At times you will want to create two projects that are very similar, but differ just in one or two attributes. For example, you may define a project with one set of samples, and then want an identical project but using a different sample annotation sheet. Or, you may define a project to run on a particular reference genome, and want to define a second project that is identical, but uses a different reference genome.
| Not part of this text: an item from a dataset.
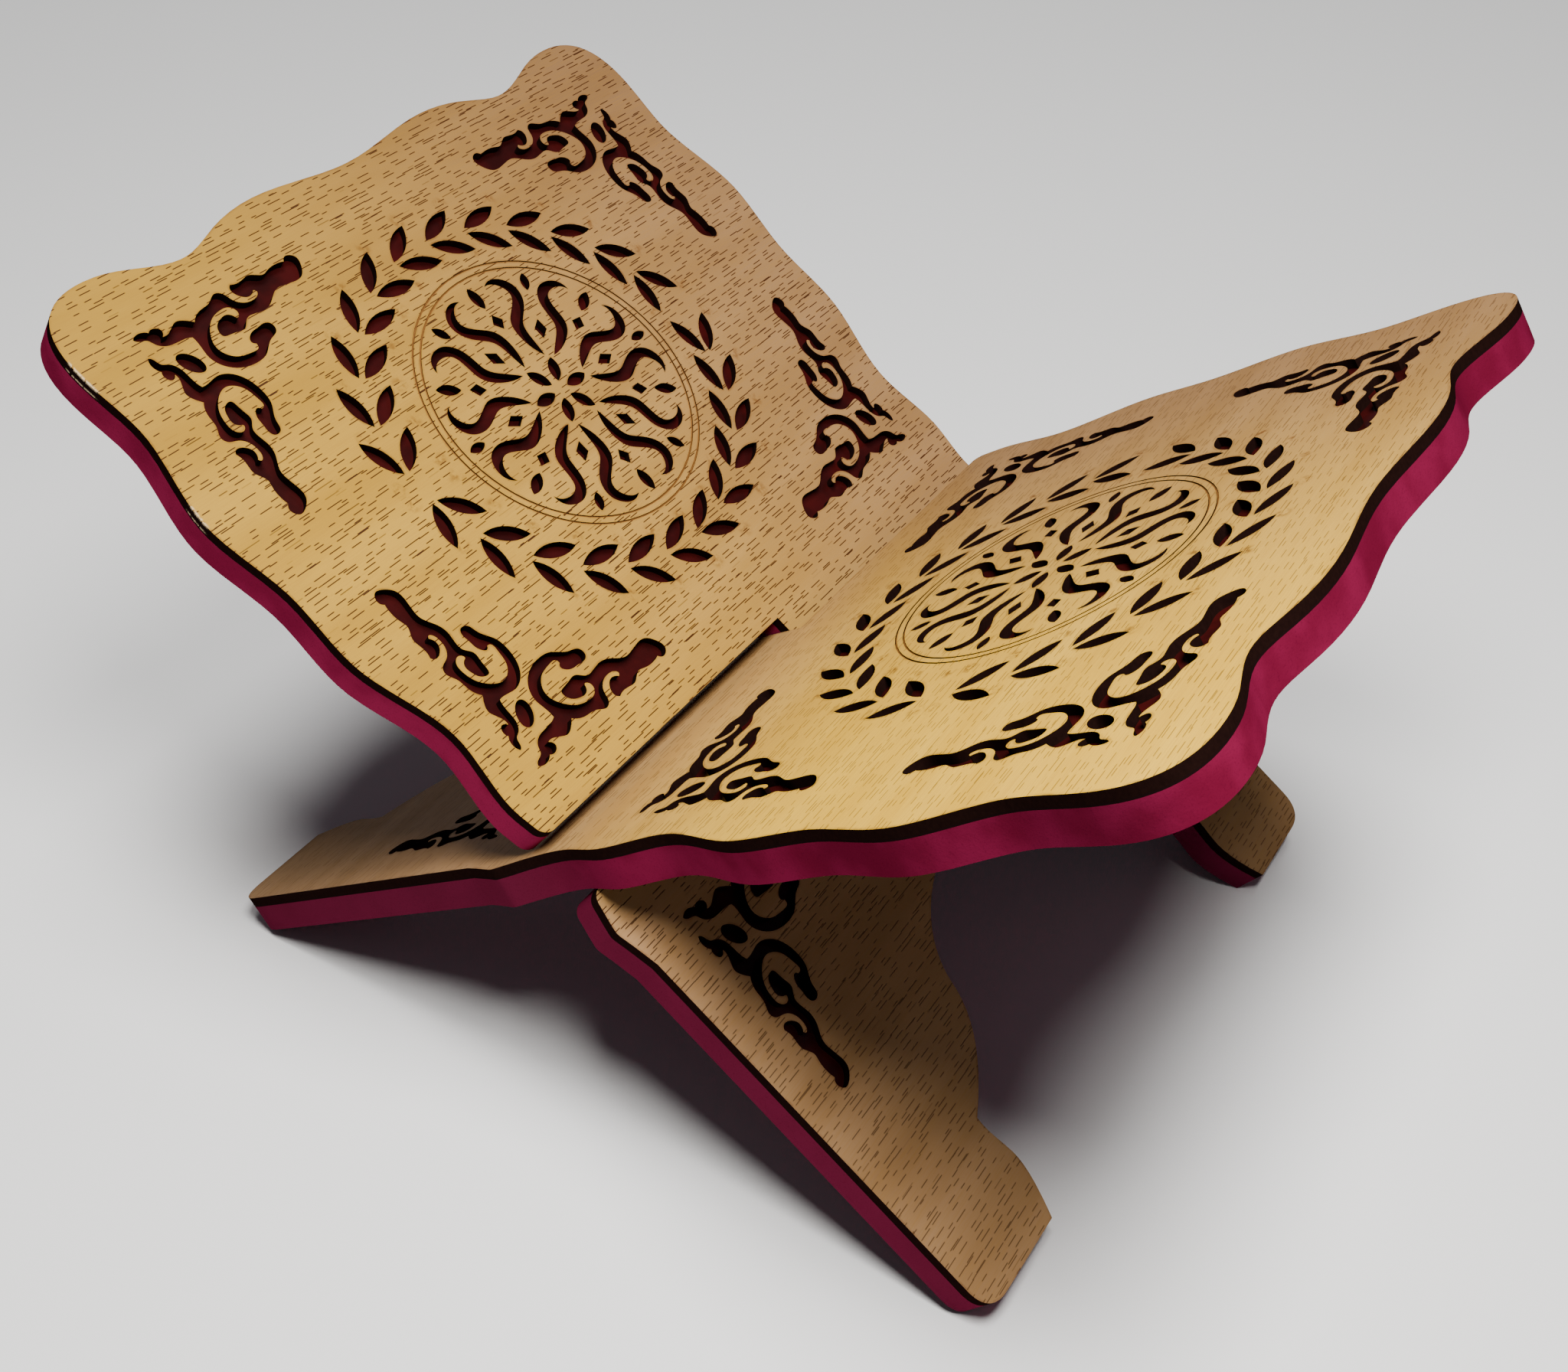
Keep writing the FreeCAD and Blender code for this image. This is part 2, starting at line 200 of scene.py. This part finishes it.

You could simply define 2 complete PEPs, but this would duplicate information and make it harder to maintain. Instead, you can use amendments, which allow you to encode additional similar projects all within the original project_config.yaml file. Amendments are like mini embedded project_config.yaml files that can be activated by software. When a PEP is parsed, you may specify one or more included amendments, which will amend the values in the processed PEP. This is a powerful function that can be used for many purposes, such as on the fly tweaks or embedding multiple subprojects within a parent project.

Example

sample_table: annotation.csv
genome: hg38
project_modifiers:
  amend:
    my_project2:
      sample_table: annotation2.csv
    my_project3:
      sample_table: annotation3.csv
    hg19_analysis:
      genome: hg19
...

If you load this configuration file, it will by default use the annotation.csv file, and the genome attribute will be set to "hg38". There are 3 amendments available: my_project2, my_project3,a nd hg19_analysis. If you activate my_project2, by passing amendments=my_project2 when parsing the PEP, the resulting object will use the annotation2.csv sample_table instead of the default annotation.csv -- still run on "hg38". To run two amendments, you could issue ammendments=my_project2,hg19_analysis, which will result in this config file:

sample_table: annotation2.csv
genome: hg19
project_modifiers:
  amend:
    ...

Practically what happens under the scenes is that the primary project is first loaded, and then, if an amendment is activated, it overrides any attributes with those specified in the amendment.

How do you activate an amendment?

Activating an amendment depends on what software you're using to load your PEP. A PEP-compliant implementation must define some way to activate amendments. For example, you can activate amendments in peppy or pepr by passing an argument, amendments=my_project2, when you construct the Project object.

Can you activate multiple amendments?

Yes! Amendments are passed and parsed as a priority list; so the first amendment is processed, and then the next one, and so on. So, the final amendment in the list has the highest priority.